I saw this question recently in a multiple-choice test sent out to candidates applying for an office job. Except the choices weren’t multiple. There were only two. It was an either-or situation: either this t-shirt or that t-shirt, which?

Such choices weren’t meant to be easy. No pain, no gain.

But of course the choice is easy – if you want the job. Every applicant knows that their psychological profile will get a big tick if they choose ‘No pain, no gain’. Easy. As long as you don’t mind compromising on your beliefs to get the job, that is.

I would have failed the test. I can’t be drawn on either-or questions. It just doesn’t fit with my experience of life. When my children were small they’d often bring home questions from the school playground: “Would you rather be eaten by a tiger or a lion?” they’d ask me. “Neither,” I’d reply, truthfully. “Oh Mum!!! Play the game!” I was too serious. They were right. It was only an imaginative game. Perhaps that’s the way to look at psychological tests too. Play the game, give the ‘right’ answers, completely hoodwink your potential employer, keep your personality and thoughts to yourself and get that job. No pain, simply gain.

‘In dreams we see the in-betweens.’ How’s that for a t-shirt slogan? Many dreams portray sets of opposites, either-or dilemmas, paired t-shirts. Here are some examples taken from the kind of common dream themes everyone experiences from time to time:


Dream 1

I am climbing higher and higher, enjoying the view but then I suddenly realise I’m too high. I spend the rest of the dream edging my way back down to the ground. Sometimes I make it, sometimes I don’t. Sometimes I stop when I’m near enough to the ground to feel safe but I can still get a good view of where I am.

Opposites:

High, off the ground versus low, on the ground.

Possible t-shirts:

‘Reach for the stars’
‘Keep your feet on the ground’.

Which t-shirt would you choose?

What might a good in-between t-shirt say?

Perhaps, ‘Keep one foot on the ground when you touch the stars’.


Dream 2

I’m driving a car. A wind begins to blow and I grip the steering wheel harder to keep the car on track. But the harder I grip the wheel the harder the wind blows. I wake up from this dream when I totally lose control of the car.

Opposites:

Driver in control versus driver out of control.

Possible t-shirts:

‘Get a grip’
‘Go with the flow’

Which t-shirt would you choose?

What might a good in-between t-shirt say?

Perhaps, ‘Set your goal and let the winds of change guide you’.


Dream 3

I am climbing a mountain.

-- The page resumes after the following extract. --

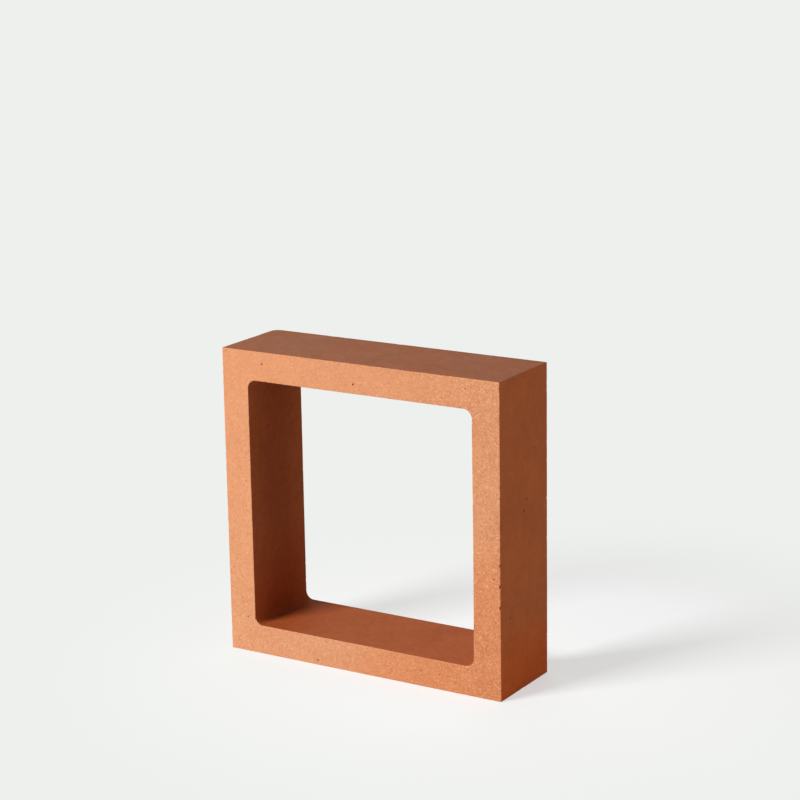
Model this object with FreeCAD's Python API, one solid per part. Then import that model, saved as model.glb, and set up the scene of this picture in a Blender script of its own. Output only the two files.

I come to a fork in the road. One path is steep and short. The other is gentle and longer. This is a recurring dream. Sometimes I choose the steep path, sometimes the gentle, but I always end up getting stuck. Neither road gets me to the top of the mountain.

Opposites:

Steep and short versus gentle and longer.

Possible t-shirts:

‘No pain, no gain’
‘Life was meant to be easy’.

Which t-shirt would you choose?

What might a good in-between t-shirt say?

Design your own slogan, but here are some questions to get you thinking:

• When do you get your best ideas? When you’re sitting at your computer trying to force them or when you walk away and take a break?

• Which approach to exercise is most likely to succeed in the long run:
(1) Joining a gym and lifting really heavy weights seven days a week for a year;
(2) doing affirmations about losing weight and getting fit while you relax and put your feet up;
(3) exercising at an enjoyable level three times a week and affirming your progress on the other four?

• How often have you, or someone you know, made a task harder than it needs to be – done something the hard way unnecessarily?

• Why do you complicate things sometimes?

• When you plan your work well, how much easier is it to do?

• How much do you gain from taking a painkiller when you have a migraine?

• How often is the simple solution the best solution?

• How would you teach a child an important life lesson?

• If you dig deep and uncover emotional pain, how much easier does your life become in the long run?

Examine your dreams for opposites. Imagine the either-or t-shirts. Then let your dreams help you to see the deeper, creative, colourful and beautifully balanced in-betweens that guide you forward.